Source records
※ ※ ※

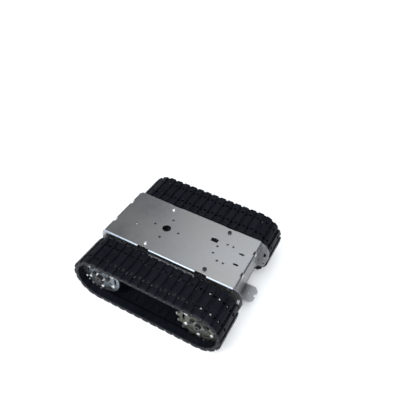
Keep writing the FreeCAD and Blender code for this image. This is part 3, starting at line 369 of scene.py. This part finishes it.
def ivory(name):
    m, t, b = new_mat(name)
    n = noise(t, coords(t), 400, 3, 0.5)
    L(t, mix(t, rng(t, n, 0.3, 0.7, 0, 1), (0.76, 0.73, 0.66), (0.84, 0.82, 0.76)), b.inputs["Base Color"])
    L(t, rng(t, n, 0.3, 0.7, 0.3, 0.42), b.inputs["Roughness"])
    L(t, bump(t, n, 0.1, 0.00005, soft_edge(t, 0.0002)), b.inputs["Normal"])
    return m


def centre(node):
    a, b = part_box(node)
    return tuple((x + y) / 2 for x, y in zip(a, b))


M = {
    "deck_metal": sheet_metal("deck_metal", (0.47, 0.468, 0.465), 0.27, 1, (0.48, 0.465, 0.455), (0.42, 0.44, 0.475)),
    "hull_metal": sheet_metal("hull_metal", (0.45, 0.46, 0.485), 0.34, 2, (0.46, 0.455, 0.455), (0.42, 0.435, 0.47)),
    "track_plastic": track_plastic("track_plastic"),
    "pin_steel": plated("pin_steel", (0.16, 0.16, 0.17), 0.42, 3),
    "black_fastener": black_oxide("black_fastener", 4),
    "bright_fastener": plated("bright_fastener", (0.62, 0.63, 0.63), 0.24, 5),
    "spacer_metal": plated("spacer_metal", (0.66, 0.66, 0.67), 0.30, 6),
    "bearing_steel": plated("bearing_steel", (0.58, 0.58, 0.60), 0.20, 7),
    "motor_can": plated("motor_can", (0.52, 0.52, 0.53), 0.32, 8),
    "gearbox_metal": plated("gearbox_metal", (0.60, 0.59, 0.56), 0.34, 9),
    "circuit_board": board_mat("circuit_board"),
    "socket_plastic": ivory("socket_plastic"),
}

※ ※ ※

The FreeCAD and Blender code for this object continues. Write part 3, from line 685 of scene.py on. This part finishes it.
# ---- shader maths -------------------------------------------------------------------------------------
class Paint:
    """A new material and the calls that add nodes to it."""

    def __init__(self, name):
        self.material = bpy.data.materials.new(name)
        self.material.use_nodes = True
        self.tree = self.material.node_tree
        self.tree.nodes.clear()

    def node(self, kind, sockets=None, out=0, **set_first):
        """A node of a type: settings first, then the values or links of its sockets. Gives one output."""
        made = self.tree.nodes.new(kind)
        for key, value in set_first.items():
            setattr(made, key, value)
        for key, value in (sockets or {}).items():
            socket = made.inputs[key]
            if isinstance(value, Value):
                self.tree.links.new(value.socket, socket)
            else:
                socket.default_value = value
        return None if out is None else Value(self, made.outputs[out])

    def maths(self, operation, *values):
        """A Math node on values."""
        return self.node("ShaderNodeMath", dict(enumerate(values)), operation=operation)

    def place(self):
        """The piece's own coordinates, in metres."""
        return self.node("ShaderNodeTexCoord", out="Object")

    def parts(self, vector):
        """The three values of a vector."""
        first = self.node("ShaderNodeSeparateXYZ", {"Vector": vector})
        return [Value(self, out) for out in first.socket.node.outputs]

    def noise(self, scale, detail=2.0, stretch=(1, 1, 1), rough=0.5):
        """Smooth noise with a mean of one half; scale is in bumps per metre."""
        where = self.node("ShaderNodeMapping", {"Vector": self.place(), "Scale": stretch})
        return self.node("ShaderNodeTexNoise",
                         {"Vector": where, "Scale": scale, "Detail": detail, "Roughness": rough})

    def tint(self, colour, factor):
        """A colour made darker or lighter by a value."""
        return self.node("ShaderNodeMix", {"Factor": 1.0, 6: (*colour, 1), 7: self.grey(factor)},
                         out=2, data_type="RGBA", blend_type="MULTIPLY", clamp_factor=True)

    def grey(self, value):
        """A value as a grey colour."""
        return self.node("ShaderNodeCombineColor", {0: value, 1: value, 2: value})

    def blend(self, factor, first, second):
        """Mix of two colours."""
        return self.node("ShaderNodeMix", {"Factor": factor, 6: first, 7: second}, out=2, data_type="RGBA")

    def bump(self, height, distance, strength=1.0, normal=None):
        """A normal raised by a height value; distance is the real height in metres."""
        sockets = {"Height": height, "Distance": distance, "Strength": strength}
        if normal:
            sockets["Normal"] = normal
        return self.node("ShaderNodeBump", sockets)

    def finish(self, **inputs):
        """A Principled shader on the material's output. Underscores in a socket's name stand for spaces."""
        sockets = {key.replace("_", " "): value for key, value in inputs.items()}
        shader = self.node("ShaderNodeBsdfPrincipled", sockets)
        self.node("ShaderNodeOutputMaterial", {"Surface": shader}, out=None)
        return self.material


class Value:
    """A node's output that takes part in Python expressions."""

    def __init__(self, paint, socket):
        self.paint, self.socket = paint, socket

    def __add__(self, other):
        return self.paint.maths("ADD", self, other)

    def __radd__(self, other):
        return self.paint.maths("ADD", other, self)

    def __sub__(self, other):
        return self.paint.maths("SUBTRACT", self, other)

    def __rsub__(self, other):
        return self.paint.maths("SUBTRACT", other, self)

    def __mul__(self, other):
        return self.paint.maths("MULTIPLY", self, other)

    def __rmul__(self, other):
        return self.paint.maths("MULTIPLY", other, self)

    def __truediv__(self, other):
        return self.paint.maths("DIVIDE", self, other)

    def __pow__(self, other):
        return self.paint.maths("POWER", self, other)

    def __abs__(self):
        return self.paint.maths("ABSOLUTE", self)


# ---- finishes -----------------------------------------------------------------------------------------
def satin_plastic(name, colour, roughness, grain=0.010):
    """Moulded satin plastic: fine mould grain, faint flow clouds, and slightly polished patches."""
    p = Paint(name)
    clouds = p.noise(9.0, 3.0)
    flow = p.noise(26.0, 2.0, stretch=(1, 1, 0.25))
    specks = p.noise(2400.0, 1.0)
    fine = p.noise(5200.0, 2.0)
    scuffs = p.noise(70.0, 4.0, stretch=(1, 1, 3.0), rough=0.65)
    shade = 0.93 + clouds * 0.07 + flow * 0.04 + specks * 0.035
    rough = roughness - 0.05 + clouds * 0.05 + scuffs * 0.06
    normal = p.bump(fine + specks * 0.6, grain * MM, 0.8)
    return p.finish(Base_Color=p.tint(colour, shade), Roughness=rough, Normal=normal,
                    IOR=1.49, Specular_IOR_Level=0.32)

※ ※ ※

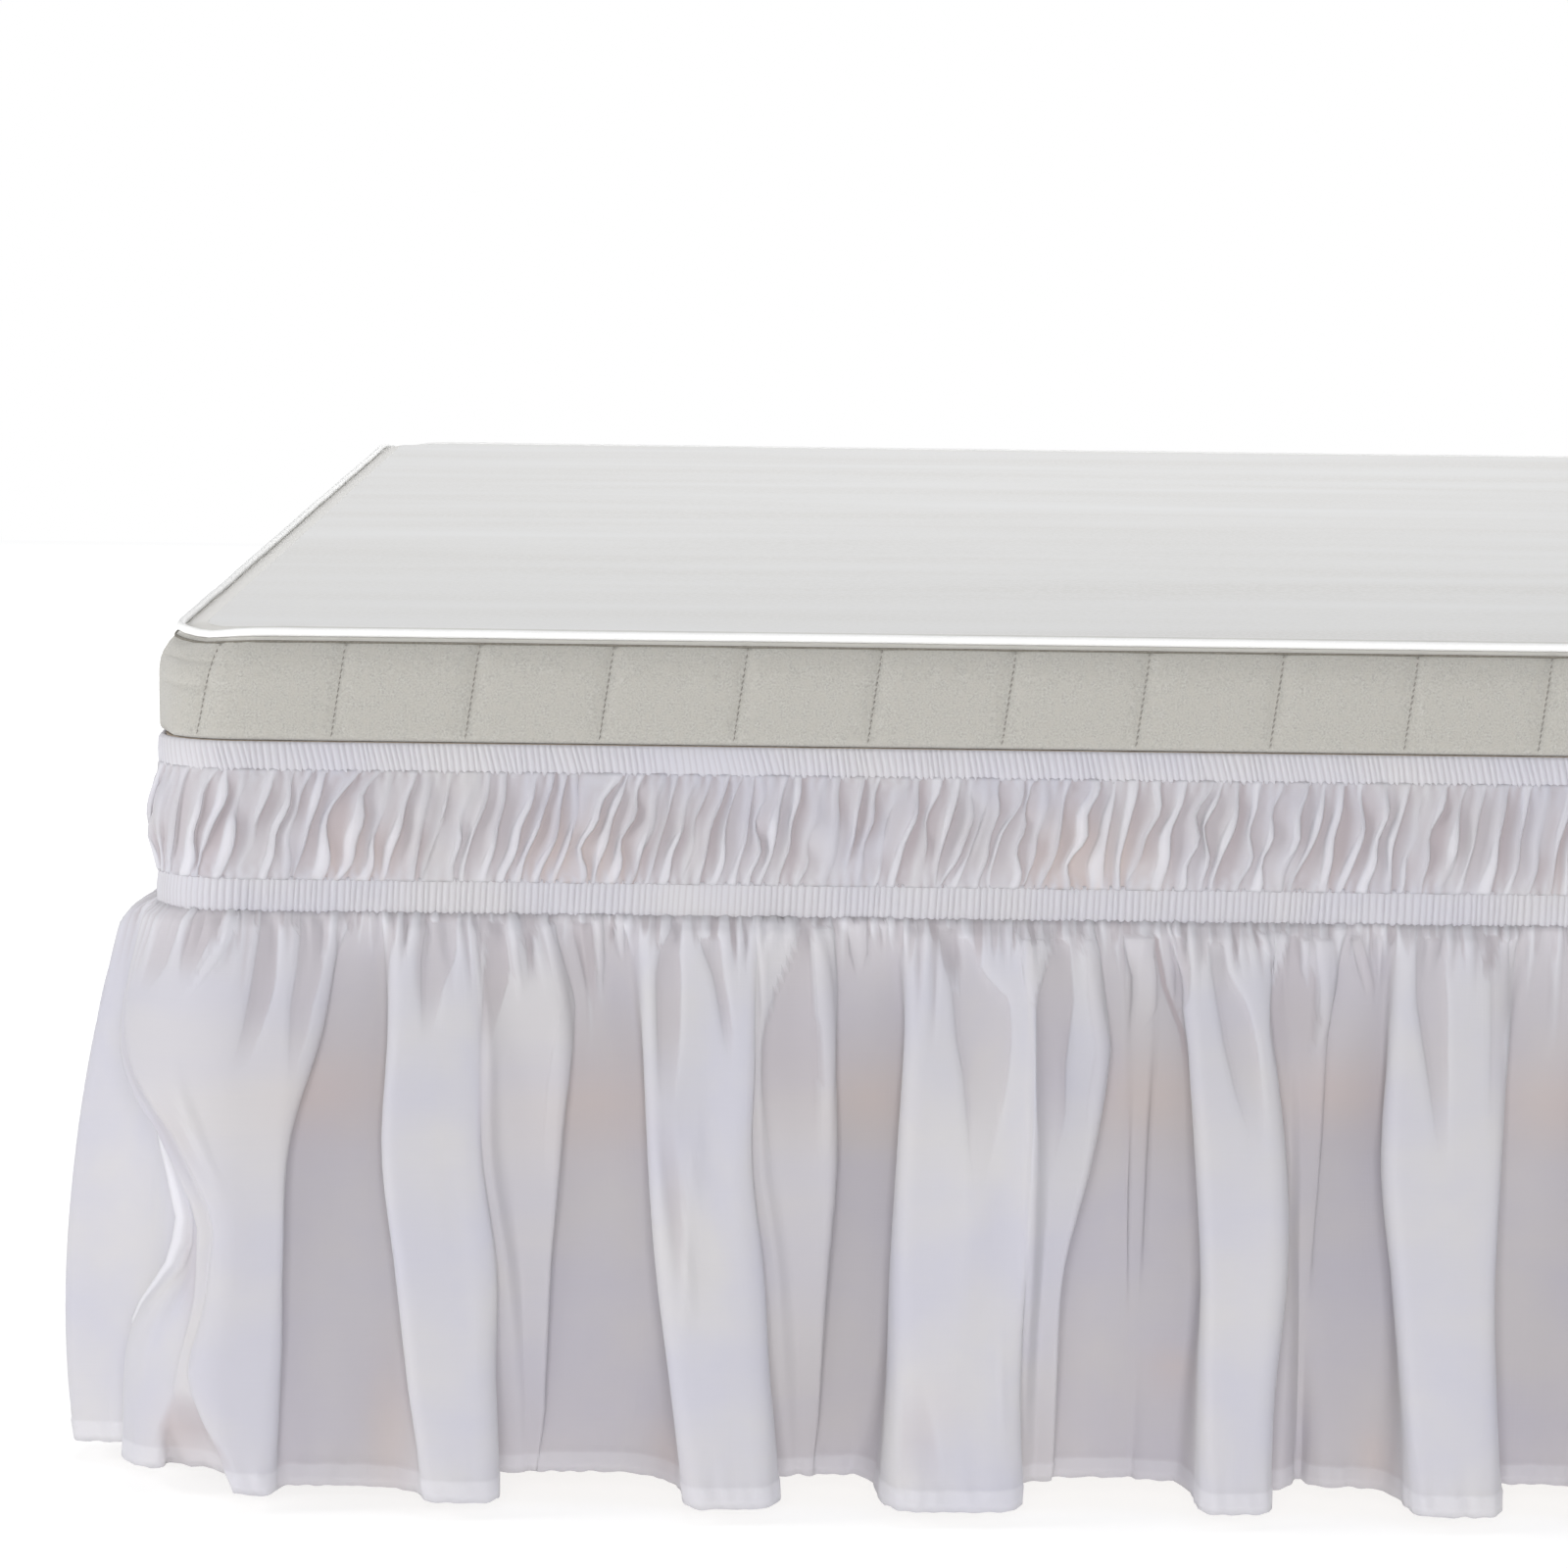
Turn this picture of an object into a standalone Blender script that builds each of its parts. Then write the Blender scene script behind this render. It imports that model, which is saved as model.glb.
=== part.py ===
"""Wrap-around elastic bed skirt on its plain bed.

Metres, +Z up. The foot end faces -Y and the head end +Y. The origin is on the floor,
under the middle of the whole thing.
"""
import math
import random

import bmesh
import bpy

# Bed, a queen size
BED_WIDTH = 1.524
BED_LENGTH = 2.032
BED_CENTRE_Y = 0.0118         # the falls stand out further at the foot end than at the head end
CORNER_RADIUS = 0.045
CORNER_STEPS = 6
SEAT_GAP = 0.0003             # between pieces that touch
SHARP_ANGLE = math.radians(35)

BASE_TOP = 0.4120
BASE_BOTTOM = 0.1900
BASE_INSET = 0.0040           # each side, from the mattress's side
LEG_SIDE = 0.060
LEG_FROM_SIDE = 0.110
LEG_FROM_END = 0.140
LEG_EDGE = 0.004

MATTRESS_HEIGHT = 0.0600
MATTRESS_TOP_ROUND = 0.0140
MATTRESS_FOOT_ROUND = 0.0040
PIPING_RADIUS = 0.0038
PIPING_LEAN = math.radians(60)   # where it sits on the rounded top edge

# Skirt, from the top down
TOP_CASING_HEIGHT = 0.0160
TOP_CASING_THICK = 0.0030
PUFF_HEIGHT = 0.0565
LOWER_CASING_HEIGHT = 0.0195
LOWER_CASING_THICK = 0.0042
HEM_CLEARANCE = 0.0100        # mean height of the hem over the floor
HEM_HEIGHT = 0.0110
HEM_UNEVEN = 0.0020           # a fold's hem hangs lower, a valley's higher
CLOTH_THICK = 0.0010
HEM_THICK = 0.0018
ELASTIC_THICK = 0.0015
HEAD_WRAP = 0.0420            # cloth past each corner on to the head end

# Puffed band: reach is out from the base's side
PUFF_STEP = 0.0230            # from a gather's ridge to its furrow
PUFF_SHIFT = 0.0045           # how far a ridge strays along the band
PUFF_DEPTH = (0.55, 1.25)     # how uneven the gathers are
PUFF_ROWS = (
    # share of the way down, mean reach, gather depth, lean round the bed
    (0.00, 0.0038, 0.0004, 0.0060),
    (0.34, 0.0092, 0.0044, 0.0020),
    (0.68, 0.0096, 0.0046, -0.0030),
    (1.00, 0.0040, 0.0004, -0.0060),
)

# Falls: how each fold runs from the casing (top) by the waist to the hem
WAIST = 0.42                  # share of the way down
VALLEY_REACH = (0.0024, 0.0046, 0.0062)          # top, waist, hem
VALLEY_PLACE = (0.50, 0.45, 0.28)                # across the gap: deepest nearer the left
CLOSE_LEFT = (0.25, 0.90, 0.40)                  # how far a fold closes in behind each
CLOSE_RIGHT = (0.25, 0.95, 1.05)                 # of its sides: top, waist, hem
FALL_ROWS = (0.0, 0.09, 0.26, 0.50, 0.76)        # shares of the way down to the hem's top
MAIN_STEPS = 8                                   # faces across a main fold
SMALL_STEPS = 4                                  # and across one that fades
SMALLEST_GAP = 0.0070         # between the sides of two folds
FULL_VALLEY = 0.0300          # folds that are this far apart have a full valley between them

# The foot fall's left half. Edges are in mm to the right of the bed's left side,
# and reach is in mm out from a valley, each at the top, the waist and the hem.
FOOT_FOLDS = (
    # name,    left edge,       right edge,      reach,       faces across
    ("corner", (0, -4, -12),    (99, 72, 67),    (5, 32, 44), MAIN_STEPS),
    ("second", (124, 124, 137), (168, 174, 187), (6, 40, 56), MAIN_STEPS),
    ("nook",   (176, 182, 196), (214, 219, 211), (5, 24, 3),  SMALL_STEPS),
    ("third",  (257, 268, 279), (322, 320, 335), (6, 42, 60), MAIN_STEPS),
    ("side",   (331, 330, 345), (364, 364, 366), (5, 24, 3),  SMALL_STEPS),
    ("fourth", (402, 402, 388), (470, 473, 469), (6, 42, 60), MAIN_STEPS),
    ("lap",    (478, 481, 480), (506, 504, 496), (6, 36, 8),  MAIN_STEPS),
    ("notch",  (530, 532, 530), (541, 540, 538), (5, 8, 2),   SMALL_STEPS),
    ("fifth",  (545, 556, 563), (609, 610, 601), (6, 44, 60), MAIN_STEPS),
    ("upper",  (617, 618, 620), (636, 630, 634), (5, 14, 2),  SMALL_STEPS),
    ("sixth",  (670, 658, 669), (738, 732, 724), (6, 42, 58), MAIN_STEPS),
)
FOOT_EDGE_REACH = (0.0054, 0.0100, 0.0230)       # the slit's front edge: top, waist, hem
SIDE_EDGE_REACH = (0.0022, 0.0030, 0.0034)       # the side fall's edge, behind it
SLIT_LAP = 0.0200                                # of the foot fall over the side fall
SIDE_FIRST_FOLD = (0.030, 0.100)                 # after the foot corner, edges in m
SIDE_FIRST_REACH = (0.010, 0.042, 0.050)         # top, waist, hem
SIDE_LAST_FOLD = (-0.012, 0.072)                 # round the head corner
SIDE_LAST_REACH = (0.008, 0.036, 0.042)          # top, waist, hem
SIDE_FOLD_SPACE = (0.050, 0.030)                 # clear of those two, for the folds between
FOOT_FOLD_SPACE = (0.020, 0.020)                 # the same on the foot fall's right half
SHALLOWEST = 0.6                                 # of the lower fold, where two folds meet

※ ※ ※

* Short exercise:
Everything from the line with "Keep writing the" through the line with "return tuple((x +", both ends included, should be repeated exactly; nothing else should appear.

* Complete answer:
Keep writing the FreeCAD and Blender code for this image. This is part 3, starting at line 369 of scene.py. This part finishes it.
def ivory(name):
    m, t, b = new_mat(name)
    n = noise(t, coords(t), 400, 3, 0.5)
    L(t, mix(t, rng(t, n, 0.3, 0.7, 0, 1), (0.76, 0.73, 0.66), (0.84, 0.82, 0.76)), b.inputs["Base Color"])
    L(t, rng(t, n, 0.3, 0.7, 0.3, 0.42), b.inputs["Roughness"])
    L(t, bump(t, n, 0.1, 0.00005, soft_edge(t, 0.0002)), b.inputs["Normal"])
    return m


def centre(node):
    a, b = part_box(node)
    return tuple((x + y) / 2 for x, y in zip(a, b))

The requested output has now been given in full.